In C++, I would like to compute the number of bits that is 1 in a uint64_t

# A few examples in uint8_t:
0b00000000  ==> 0
0b01000001  ==> 2
0b00110101  ==> 4
0b11111111  ==> 8

I need to perform a lot (say millions) of such operations, is there a fast way to do so (maybe with some pre-processing)?

One possibility I can think of is to create a lookup table for every N bit (say N=8), and perform 64/N lookups for a uint64_t. Is there a better solution for this? If I decide to go for the above approach, how should I set N? (To my understanding even ignoring all pre-processing computation, it is not the case that the larger N is, the better, Because the look-up speed actually depends on whether the look-up table can fit in cache?)

Thanks a lot!

Ying Xiong
  • 4,578
  • 8
  • 33
  • 69

2 Answers2

5

The fastest way is __builtin_popcountll on GCC and Clang and _mm_popcnt_u64 for VC++.
When compiled with appropriate flags (e.g. -march=native), this should yield optimal performance as the intrinsic is reduced to the assembler instruction POPCNT that was introduced together with SSE 4.2. Demo.

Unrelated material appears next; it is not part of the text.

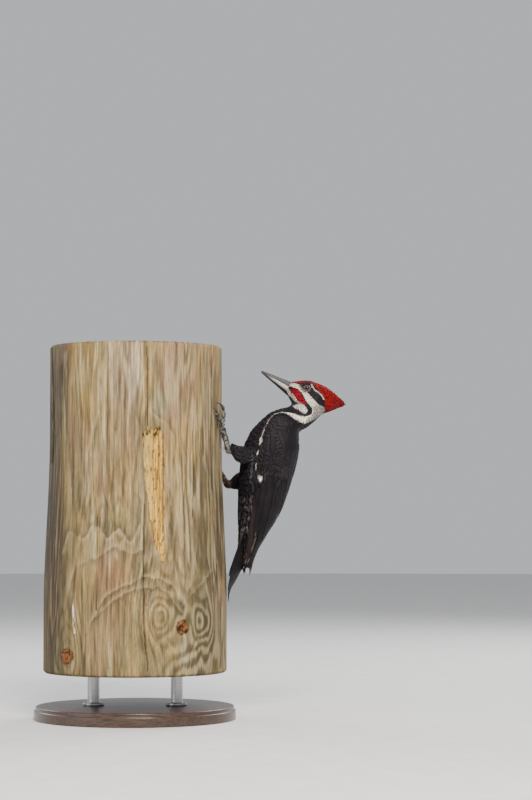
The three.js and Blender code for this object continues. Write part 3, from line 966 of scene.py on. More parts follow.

And if that's not applicable try a Bit twiddling Hack using lookup tables.

Columbo
  • 60,038
  • 8
  • 155
  • 203
2

There's the popcnt (population count) instruction which is very likely the fastest way to get the number of 1 bits.
Note that your processor must support SSE4.2.
You can use both intrinsics and builtin function, but I suggest intrinsics function because they're supported by all major compilers:

#include "nmmintrin.h"
auto bitsOn = _mm_popcnt_u64(10);
edmz
  • 8,220
  • 2
  • 26
  • 45